In 1903, Selma gave birth to her last child, Clarence Gemeinhardt. The story of that child was told in the post, Selma’s Last. It must have been around 1903-1904 that a wonderful photograph was taken of the Gemeinhardt family. The family apparently decided to put the 7 females on the left and the 7 males on the right. I find this photo especially helpful personally because my book, Wittenberg ’03, and the upcoming book, Wittenberg ’04, highlight those years. There are two Gemeinhardt children, along with their parents, who are main characters in my books included in this photo.
The children highlighted in my book are Laura, who is standing behind Selma next to the pillar, and Walter, who is standing on the far right. According to my calculations, all 12 of these children lived under the roof of the house in the background at that time. This would be the group that I tried to describe in the title of this post, Selma’s Own Boarding House. Can you picture the dinner table including all these characters, with Fritz sitting on one end of that table and Selma on the other?

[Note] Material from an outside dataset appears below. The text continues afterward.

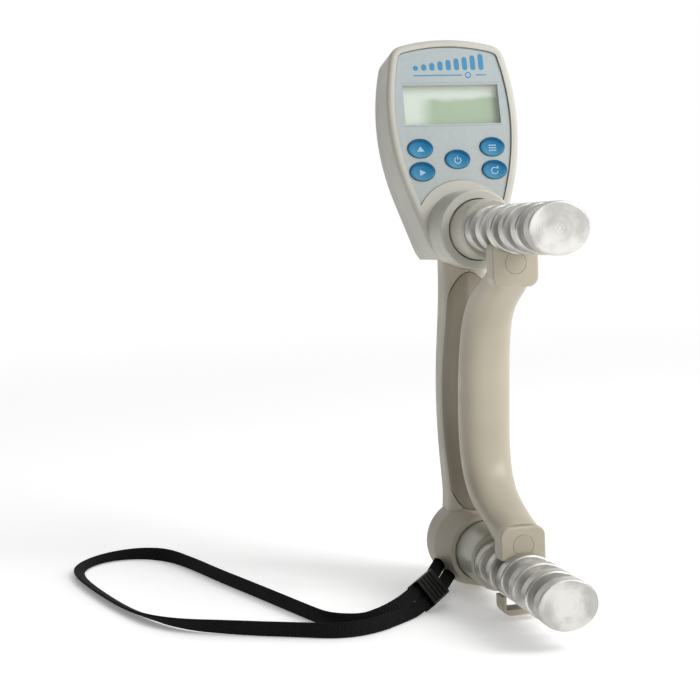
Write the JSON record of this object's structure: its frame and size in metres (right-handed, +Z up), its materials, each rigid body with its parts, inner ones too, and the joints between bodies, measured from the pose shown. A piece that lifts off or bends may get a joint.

We find the Gemeinhardt couple in the next 3 census records. Then in one more after that, we find just Fritz. Let’s take a look at those census entries. First, here is the 1910 census. Fritz is now an engineer at the flour mill.
Next, here is the census taken in 1920. At age 67, Fritz was working at the swing factory in Wittenberg.
The last census in which we find Selma was the one in 1930.
Selma Gemeinhardt died in 1931 at the age of 67 (almost 68). We can view her death certificate.
Fritz can still be found in the 1940 census living with his son, Walter.
Fritz Gemeinhardt died in 1943 at the age of 90. Here is his death certificate.
Both Fritz and Selma are buried in the St. Paul’s Lutheran Cemetery in Wittenberg.
I like to think of Selma as an apprentice boarding house proprietor when she was growing up in the Nennert Hotel. That training must have served her well when she ran the Gemeinhardt House.